A Way to See How You Compare

Beyond the standout runners who will get invites, the rankings are interesting for the rest of us. If you’ve run any of the qualifying races, you can check your points on the site; if you’ve run two of them you’ll see how you stack up—and the numbers are motivating.

For example, while you need to be a 2:40 marathoner to top the charts as a 55–59 year-old man this year, you could break the top 100 in the world with a couple of races around 3:20, or top 100 in the USA by averaging around 3:35. Or, while Ingrid Walters has a 2:52 and a 2:48 to put her at the top of the 45–49 women, Michelle Richard’s 3:14 and 3:19 places her top 50 worldwide and 17th in the USA. If you’re a 55–59 year old woman a 3:36 would put you in the top 500 rank on the global list.

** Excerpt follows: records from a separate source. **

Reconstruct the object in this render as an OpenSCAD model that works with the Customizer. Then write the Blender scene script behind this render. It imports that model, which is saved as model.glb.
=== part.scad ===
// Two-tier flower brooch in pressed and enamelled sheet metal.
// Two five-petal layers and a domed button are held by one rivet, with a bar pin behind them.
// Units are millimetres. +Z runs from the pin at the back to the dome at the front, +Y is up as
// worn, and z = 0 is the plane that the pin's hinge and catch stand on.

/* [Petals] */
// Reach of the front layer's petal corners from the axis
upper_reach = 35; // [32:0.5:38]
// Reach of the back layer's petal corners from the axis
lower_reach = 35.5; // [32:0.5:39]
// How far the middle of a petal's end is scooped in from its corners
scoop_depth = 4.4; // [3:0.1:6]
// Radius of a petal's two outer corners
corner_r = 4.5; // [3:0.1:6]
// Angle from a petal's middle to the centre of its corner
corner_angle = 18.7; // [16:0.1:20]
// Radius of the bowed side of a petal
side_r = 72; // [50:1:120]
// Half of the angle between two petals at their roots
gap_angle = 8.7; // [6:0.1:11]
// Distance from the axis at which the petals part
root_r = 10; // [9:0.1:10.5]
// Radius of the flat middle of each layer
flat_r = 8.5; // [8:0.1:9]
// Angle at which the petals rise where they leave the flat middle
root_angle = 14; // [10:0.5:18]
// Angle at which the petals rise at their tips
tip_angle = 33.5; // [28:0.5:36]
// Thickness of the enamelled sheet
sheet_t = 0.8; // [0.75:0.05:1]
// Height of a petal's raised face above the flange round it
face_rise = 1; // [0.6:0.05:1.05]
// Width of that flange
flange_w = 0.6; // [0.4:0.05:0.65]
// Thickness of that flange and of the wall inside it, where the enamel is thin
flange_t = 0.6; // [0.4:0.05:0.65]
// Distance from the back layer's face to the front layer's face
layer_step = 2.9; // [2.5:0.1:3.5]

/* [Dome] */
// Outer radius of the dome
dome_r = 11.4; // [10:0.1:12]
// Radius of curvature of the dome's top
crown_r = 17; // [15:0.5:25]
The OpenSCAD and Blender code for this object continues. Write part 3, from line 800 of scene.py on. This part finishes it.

U.S. runners will have to travel to score any more points this year, as the remaining races before Berlin are in Australia, Mexico, South Africa, Canada and Russia. But a new season is approaching soon. Next year, Hadzima says the list of qualifying races will triple—going from 50 to over 150 events world wide—making the ability to score points easier and the quality of the rankings more robust. All of which makes it one more exciting way to motivate us to keep working to be our best, at whatever age.